The following values will be used to determine the size of the HVAC system required to maintain the indoor design conditions expected for the application during summer and winter.

• Total Sensible and Latent Cooling
• Grand Total of Cooling
• Subtotal of Heating
• Safety/Pickup Factor of 15% is usually applied
• Grand Total of Heating

Important note: It is to consider that the equipment size should be able to meet both total sensible and latent cooling loads and total of heating including the 15% pick up factor.

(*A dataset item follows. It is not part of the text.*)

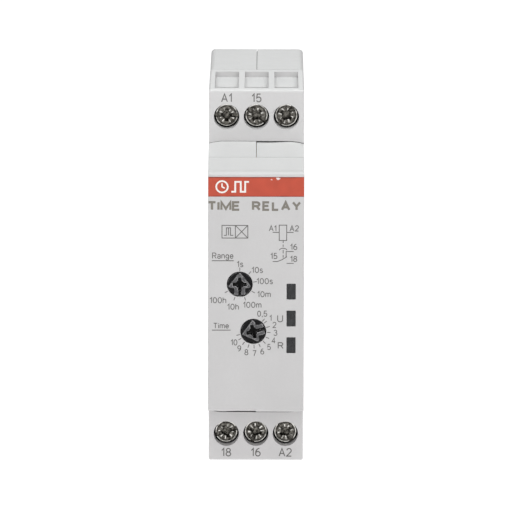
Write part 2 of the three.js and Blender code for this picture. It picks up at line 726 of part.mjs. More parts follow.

1. Dry Bulb: temperature of air indicated by a regular thermometer.
2. Wet Bulb: temperature measure by a thermometer that has a bulb wrapped in wet cloth. The evaporation of water from the thermometer has a cooling effect, so the temperature indicated by the wet bulb thermometer is less than the temperature indicated by a dry bulb.
3. Sensible heat: is the heat energy that, when added to or removed from a substance, results in measurable change in dry-bulb temperature. Sensible heat load is total of:
   • Heat transmitted through floors, ceiling, walls;
   • Occupant’s body heat;
   • Appliance and light heat;
   • Solar heat gain through glass;
   • Infiltration of outside air;
   • Air introduced by ventilation.
4. Latent heat: changes in the latent heat content of a substance are associated with the addition or removal of moisture. Latent heat can also be defined as the “hidden” heat energy that is absorbed or released when the phase of a substance is changed. For example, when water is converted to steam, or the steam is converted to water. Latent heat load is total of:
   • Moisture-laden outside air from infiltration and ventilation.
   • Occupant respiration and activities.
   • Moisture from equipment and appliances.
5. Daily Range (DR): mean daily range of the dry bulb temperature, which is the mean of the temperature difference between daily maximum and minimum temperatures for the warmest month (highest average dry-bulb temperature). These are used to correct CLTD values.
6. Peak Load: the energy analysis calculations compare the total energy use in certain period with various alternatives in order to determine the optimum one to size and select the HVAC system.